Anecdotally, the cost of a healthy diet—rich in fruits, vegetables, fish, and nuts, for example—has been assumed to be higher than that of a diet consisting of unhealthy processed foods. Now research from the Harvard School of Public Health (HSPH) has quantified that cost difference, often cited as a barrier to eating well, as roughly $1.50 more per person per day. That’s “smaller than many people might have expected,” says senior study author Dariush Mozaffarian, an associate professor at HSPH and Harvard Medical School. It’s “the cost of a cup of coffee,” or about $550 a year ($2,200 for a family of four).

The findings, based on a meta-analysis of 27 studies undertaken in 10 high-income countries, are part of a larger effort to understand how government policy and existing food-supply systems affect health. The research shows that a healthy diet is affordable for most people, Mozaffarian says, given that “for 60 percent to 70 percent of Americans, $1.50 a day is not a big deal.” Nevertheless, he adds, it is a “big barrier” for the remaining 30 percent to 40 percent of the population—even though the economic costs of chronic diseases related to poor diet vastly exceed the higher price of healthy food. There is a public benefit, therefore, to ensuring that everyone eats well, as he and his fellow authors, including research fellows Ashkan Afshin, Gitanjali Singh, and Mayuree Rao (the lead author), point out.

There is broad consensus about which foods are particularly good or bad. “We should emphasize reducing the things we know are unhealthy like processed meats, highly refined starches, sugars, and carbohydrates, trans fat, and sodium,” Mozaffarian says, and “highlight the things we know are good like fruits, vegetables, nuts, vegetable oils, and fish. Many other foods, like chicken or eggs, are “kind of in the middle”—neutral in terms of health effects.

Unhealthy diets cost less, in part, because producers are focused on providing “inexpensive, high-volume commodities. This is partly an accident of history,” Mozaffarian explains. “The main goal of food production through most of human history and even into the 1950s and ’60s was producing as many inexpensive calories as possible that were safe from bacterial contamination and toxins. A whole system was built around creating, shipping and storing a handful of products—rice, wheat, soy.” New systems “to grow, ship, and store fruits, vegetables, nuts, and seafood,” could be created, “but it could take decades without strong government support.”

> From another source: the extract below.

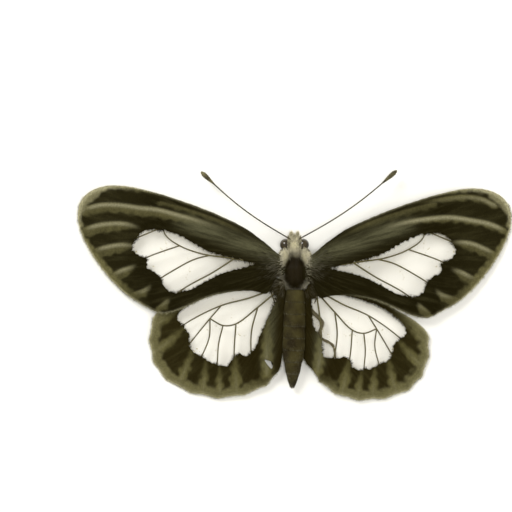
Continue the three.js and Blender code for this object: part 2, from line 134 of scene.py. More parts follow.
# The pale rays of the forewings, which differ a little from side to side: each ray's line as [out, fore]
# from its inner end, how wide its band is and how bright its crest is, a painted highlight on pale scales.
FORE_RAYS = {
    "left": (
        (
            [
                [14, 8.3], [20.3, 10.9], [27.2, 12.9], [31.5, 14.0], [35.8, 14.5], [40.1, 15.1], [44.5, 15.2],
                [48.6, 14.4],
            ],
            1.8, 0.95,
        ),
        (
            [[34.5, 9.6], [36.2, 10.1], [38.7, 10.7], [40.8, 10.9], [43.3, 10.8], [45.5, 10.5], [48.8, 9.5]],
            2.0, 0.9,
        ),
        ([[35.5, 5.4], [38.7, 5.95], [40.8, 5.9], [43.3, 5.5], [45.4, 4.9], [47.4, 4.1]], 2.1, 0.85),
        ([[35.8, 1.6], [38.0, 0.7], [40.1, 0.0], [41.9, -0.9], [44.6, -2.2]], 2.0, 0.8),
        ([[32.6, -3.0], [34.8, -4.6], [39.4, -5.9]], 1.6, 0.6),
        ([[28.6, -6.4], [31.8, -8.9]], 1.2, 0.5),
        ([[9, 6.9], [16, 10.7], [24, 13.6], [31, 15.6]], 0.5, 0.0),
    ),
    "right": (
        ([[17, 8.6], [25, 11.0], [31, 12.0], [36, 12.3], [41, 11.6], [45, 10.8], [48.6, 9.3]], 1.0, 1.0),
        ([[27, 14.6], [29.7, 15.6], [35.4, 16.7], [39.2, 17.1], [43.1, 16.6], [46.2, 15.2]], 0.9, 0.75),
        ([[35.0, 6.4], [38, 6.6], [41, 6.2], [44, 5.0], [46.4, 3.8]], 1.8, 0.85),
        ([[35.2, 0.6], [38, -0.2], [41.2, -1.8], [43.8, -3.2]], 1.8, 0.75),
        ([[31.8, -4.0], [34, -5.6], [38.6, -6.9]], 1.5, 0.6),
        ([[27.8, -7.4], [31.0, -9.9]], 1.2, 0.5),
        ([[8, 6.2], [16, 10.4], [24, 13.2], [32, 15.4]], 0.9, 0.0),
    ),
}
# The pale bands of the hindwings, as lines of the left one's plan, with half of each band's width.
HIND_BANDS = (
    ([[27, -9.5], [30, -11.3], [32.8, -12.9]], 0.9),
    ([[25.0, -12.8], [28.5, -16.0], [31.0, -17.9], [33.3, -19.6]], 1.1),
    ([[23.4, -17.8], [25.6, -23.6], [27.2, -26.9]], 1.1),
    ([[20.6, -21], [20.9, -24.5], [21.3, -29]], 1.05),
    ([[17.4, -22.5], [17.4, -29.5]], 0.95),
    ([[13.9, -20], [13.7, -24], [13.4, -29]], 1.3),
    ([[6.2, -11], [6.5, -17], [6.5, -24]], 1.25),
)
# The grey strips in the cells of the wings.
FORE_CELL = [[5, 3.4], [14, 6.8], [20, 9.2], [27, 11.6]]
HIND_CELL = [[5.2, -8], [6.4, -22]]

# How a wing bows: the power its height falls by, and the height of its tip.
WING_FALL = 1.25
TIP_HEIGHT = 0.39
# The scales fan out from a point this far behind the wing's root, and are true to size this far out.
FAN_BEHIND, FAN_TRUE = 6.0, 26.0

# How each wing is set off the mirrored left one: turn in degrees, size and shift.
WING_PIVOT = np.array([3.46, -3.46])
SETTINGS = {
    ("forewing", "left"): (0.0, 1.0, (0.0, 0.0)),
    ("hindwing", "left"): (0.0, 1.0, (0.0, 0.0)),
    ("forewing", "right"): (0.0, 1.013, (-0.8, -1.0)),
    ("hindwing", "right"): (-8.3, 0.92, (1.7, -0.9)),
}
WINGS = {"forewing": FOREWING, "hindwing": HINDWING}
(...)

Even though the detrimental design of the present system “wasn’t purposeful,” he continues, large companies now have “a financial interest in selling processed foods that have very inexpensive ingredients, often [costing only] pennies on the dollar.”

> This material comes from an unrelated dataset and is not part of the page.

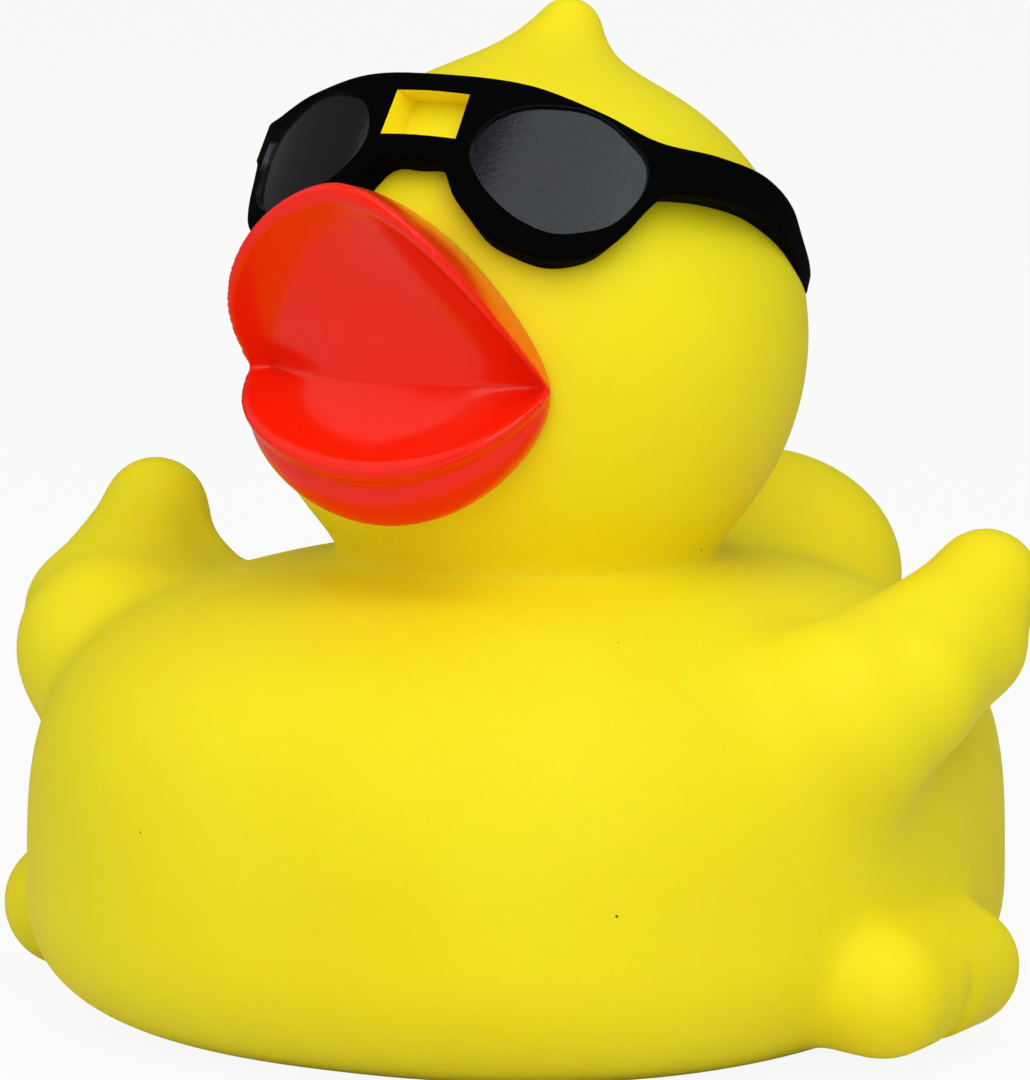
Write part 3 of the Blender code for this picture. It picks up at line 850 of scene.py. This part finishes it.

To change that, Mozaffarian advocates taxing unhealthy foods and using the revenue to subsidize healthy choices. When a tax and subsidy are paired, he explains, food on balance costs the same, and healthier diets actually become less expensive.

U.S. policies are in fact counterproductive to bringing healthy foods to supermarkets in low-income neighborhoods, he points out: for example, food stamps are used to purchase $2 billion of sugar-sweetened beverages a year. “The average lower-income teen drinks two to three servings of soft drinks per day,” he reports. “Using our tax dollars to create death and disability that we then pay for in our healthcare system—that’s obviously insane.” He advocates reforming the program so that it adheres to the same sensible nutrition guidelines required by WIC, the federal government’s special supplemental nutrition program for women, infants, and children.

“That would have a transforming effect on the food supply,” he concludes. Because most food-stamp recipients live in low-income neighborhoods, a policy shift would change what was stocked in local stores. “Many have only a 7-11 for shopping. [Removing that] incentive to pack the aisles with Coke, candy, and chips would improve the health not only of people on food stamps, but the health of the entire neighborhood.”

Mozaffarian’s interest in the cost of healthy food is not just domestic—it is global. Because existing food-aid programs focus on hunger and calories, he says, “I fear that we are making the same mistake in low-income countries that we made in the U.S. in the last 100 years. By focusing only on getting as many calories as possible to people without thinking about the quality,” he warns, policymakers are promoting the same harmful long-term price disparities, and, ultimately, “We risk recreating there the same obesity and diabetes epidemic we have here.”